Given task:
Print every line of the listing exactly, please.

Collected material:

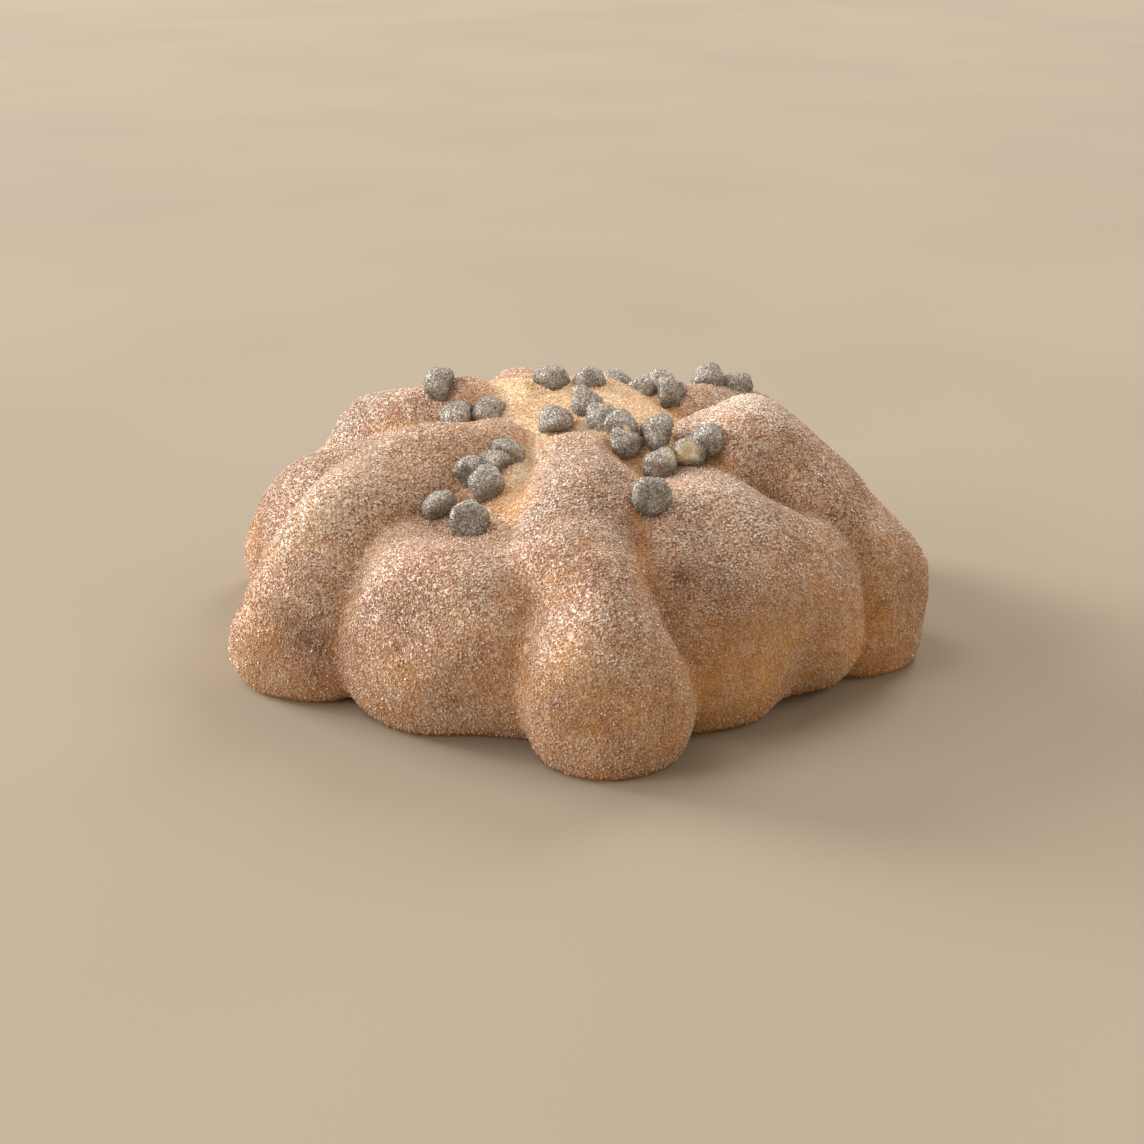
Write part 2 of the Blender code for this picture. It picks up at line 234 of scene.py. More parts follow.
# Where the crust is browned more, or less where negative, than the rule of brown_with_painted_light
# gives. Two of them are painted light: the first is painted shade in the crease between the left
# bone's foot and the front left panel, and the one at -53 is a painted highlight on the left bone's
# lit crest.
BROWNING_AND_LIGHT_PATCHES = (
    # Painted shade: the crease between the left bone's foot and the front left panel, drawn browner
    Patch(-47, 0.058, 0.011, 0.006, 0.3),
    Patch(4, 0.032, 0.04, 0.009, 0.25),
    Patch(-90, 0.057, 0.019, 0.012, 0.2),
    Patch(31, 0.0526, 0.027, 0.008, 0.15),
    Patch(-25, 0.0205, 0.0365, 0.0038, -0.3),
    Patch(-20, 0.027, 0.035, 0.0035, -0.35),
    Patch(-16, 0.0345, 0.0333, 0.0035, -0.3),
    Patch(20, 0.0321, 0.0393, 0.0026, -0.3),
    Patch(18, 0.0376, 0.0371, 0.0026, -0.3),
    Patch(62, 0.06, 0.006, 0.012, -0.22),
    Patch(28, 0.055, 0.006, 0.012, -0.22),
    Patch(0, 0.0634, 0.0196, 0.0045, -0.3),
    Patch(-3, 0.0533, 0.029, 0.004, -0.25),
    Patch(-13, 0.0318, 0.0369, 0.005, -0.25),
    Patch(44, 0.0577, 0.017, 0.012, -0.2),
    Patch(-14, 0.024, 0.0379, 0.003, -0.3),
    Patch(17, 0.0405, 0.0345, 0.0024, -0.2),
    Patch(15, 0.044, 0.0315, 0.0024, -0.2),
    Patch(14, 0.0483, 0.028, 0.0026, -0.2),
    # Painted highlight: the left bone's lit crest, drawn paler
    Patch(-53, 0.05, 0.033, 0.0085, -0.25),
    Patch(22, 0.0499, 0.028, 0.0012, 0.6),
)
# Where more sugar sticks, or less where negative, than the rule of sugar_and_highlight_cover gives.
# The added sugar on the lit crests, tops and left faces is partly real sugar and partly painted
# highlight.
SUGAR_AND_HIGHLIGHT_PATCHES = (
    Patch(77, 0.032, 0.045, 0.008, 0.32),
    Patch(39, 0.0433, 0.0363, 0.009, 0.14),
    Patch(4, 0.063, 0.0226, 0.006, 0.14),
    # Partly painted highlight: the left bone's lit crest, drawn whiter
    Patch(-53, 0.05, 0.033, 0.0085, 0.26),
    Patch(95, 0.033, 0.043, 0.008, 0.22),
    Patch(17, 0.0405, 0.0345, 0.0024, -0.25),
    Patch(16, 0.044, 0.0315, 0.0024, -0.25),
    Patch(15, 0.0483, 0.028, 0.0026, -0.25),
    Patch(16, 0.0535, 0.022, 0.003, -0.2),
    Patch(-8, 0.0555, 0.0185, 0.0035, -0.15),
    Patch(3, 0.05, 0.033, 0.006, -0.1),
    Patch(31, 0.0526, 0.027, 0.009, -0.08),
    Patch(-10, 0.0555, 0.0203, 0.008, 0.14),
    Patch(-38, 0.0532, 0.0218, 0.008, 0.1),
    Patch(-23, 0.0205, 0.0362, 0.005, 0.2),
    Patch(-19, 0.053, 0.003, 0.006, 0.2),
    Patch(-112, 0.045, 0.033, 0.014, 0.12),
    Patch(33, 0.0561, 0.0081, 0.012, -0.1),
    Patch(64, 0.0597, 0.006, 0.011, -0.12),
    Patch(4, 0.0495, 0.0333, 0.0012, -0.5),
    Patch(22, 0.0499, 0.028, 0.0012, -0.3),
)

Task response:
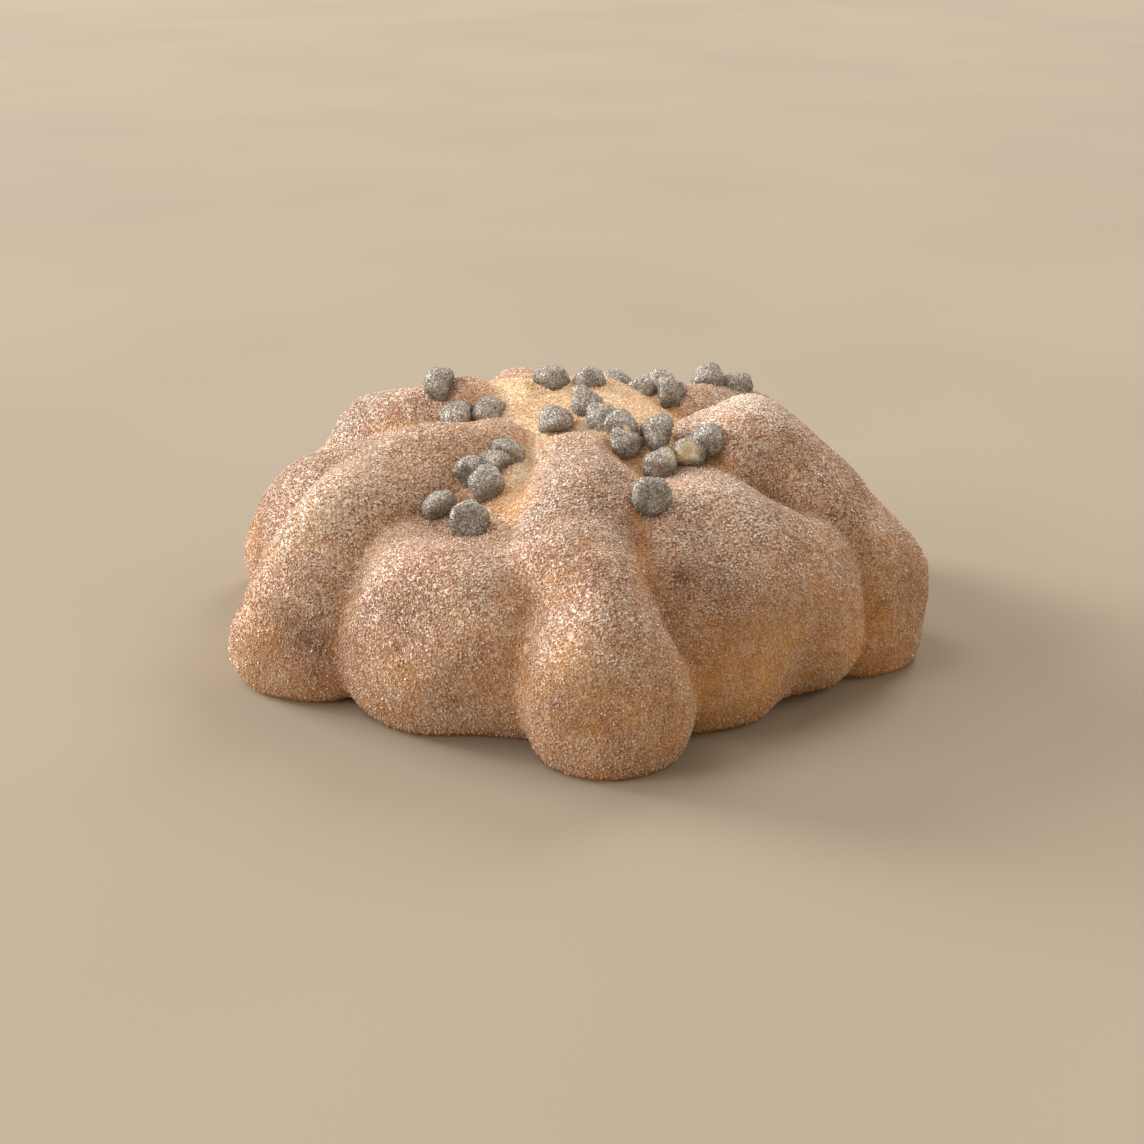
Write part 2 of the Blender code for this picture. It picks up at line 234 of scene.py. More parts follow.
# Where the crust is browned more, or less where negative, than the rule of brown_with_painted_light
# gives. Two of them are painted light: the first is painted shade in the crease between the left
# bone's foot and the front left panel, and the one at -53 is a painted highlight on the left bone's
# lit crest.
BROWNING_AND_LIGHT_PATCHES = (
    # Painted shade: the crease between the left bone's foot and the front left panel, drawn browner
    Patch(-47, 0.058, 0.011, 0.006, 0.3),
    Patch(4, 0.032, 0.04, 0.009, 0.25),
    Patch(-90, 0.057, 0.019, 0.012, 0.2),
    Patch(31, 0.0526, 0.027, 0.008, 0.15),
    Patch(-25, 0.0205, 0.0365, 0.0038, -0.3),
    Patch(-20, 0.027, 0.035, 0.0035, -0.35),
    Patch(-16, 0.0345, 0.0333, 0.0035, -0.3),
    Patch(20, 0.0321, 0.0393, 0.0026, -0.3),
    Patch(18, 0.0376, 0.0371, 0.0026, -0.3),
    Patch(62, 0.06, 0.006, 0.012, -0.22),
    Patch(28, 0.055, 0.006, 0.012, -0.22),
    Patch(0, 0.0634, 0.0196, 0.0045, -0.3),
    Patch(-3, 0.0533, 0.029, 0.004, -0.25),
    Patch(-13, 0.0318, 0.0369, 0.005, -0.25),
    Patch(44, 0.0577, 0.017, 0.012, -0.2),
    Patch(-14, 0.024, 0.0379, 0.003, -0.3),
    Patch(17, 0.0405, 0.0345, 0.0024, -0.2),
    Patch(15, 0.044, 0.0315, 0.0024, -0.2),
    Patch(14, 0.0483, 0.028, 0.0026, -0.2),
    # Painted highlight: the left bone's lit crest, drawn paler
    Patch(-53, 0.05, 0.033, 0.0085, -0.25),
    Patch(22, 0.0499, 0.028, 0.0012, 0.6),
)
# Where more sugar sticks, or less where negative, than the rule of sugar_and_highlight_cover gives.
# The added sugar on the lit crests, tops and left faces is partly real sugar and partly painted
# highlight.
SUGAR_AND_HIGHLIGHT_PATCHES = (
    Patch(77, 0.032, 0.045, 0.008, 0.32),
    Patch(39, 0.0433, 0.0363, 0.009, 0.14),
    Patch(4, 0.063, 0.0226, 0.006, 0.14),
    # Partly painted highlight: the left bone's lit crest, drawn whiter
    Patch(-53, 0.05, 0.033, 0.0085, 0.26),
    Patch(95, 0.033, 0.043, 0.008, 0.22),
    Patch(17, 0.0405, 0.0345, 0.0024, -0.25),
    Patch(16, 0.044, 0.0315, 0.0024, -0.25),
    Patch(15, 0.0483, 0.028, 0.0026, -0.25),
    Patch(16, 0.0535, 0.022, 0.003, -0.2),
    Patch(-8, 0.0555, 0.0185, 0.0035, -0.15),
    Patch(3, 0.05, 0.033, 0.006, -0.1),
    Patch(31, 0.0526, 0.027, 0.009, -0.08),
    Patch(-10, 0.0555, 0.0203, 0.008, 0.14),
    Patch(-38, 0.0532, 0.0218, 0.008, 0.1),
    Patch(-23, 0.0205, 0.0362, 0.005, 0.2),
    Patch(-19, 0.053, 0.003, 0.006, 0.2),
    Patch(-112, 0.045, 0.033, 0.014, 0.12),
    Patch(33, 0.0561, 0.0081, 0.012, -0.1),
    Patch(64, 0.0597, 0.006, 0.011, -0.12),
    Patch(4, 0.0495, 0.0333, 0.0012, -0.5),
    Patch(22, 0.0499, 0.028, 0.0012, -0.3),
)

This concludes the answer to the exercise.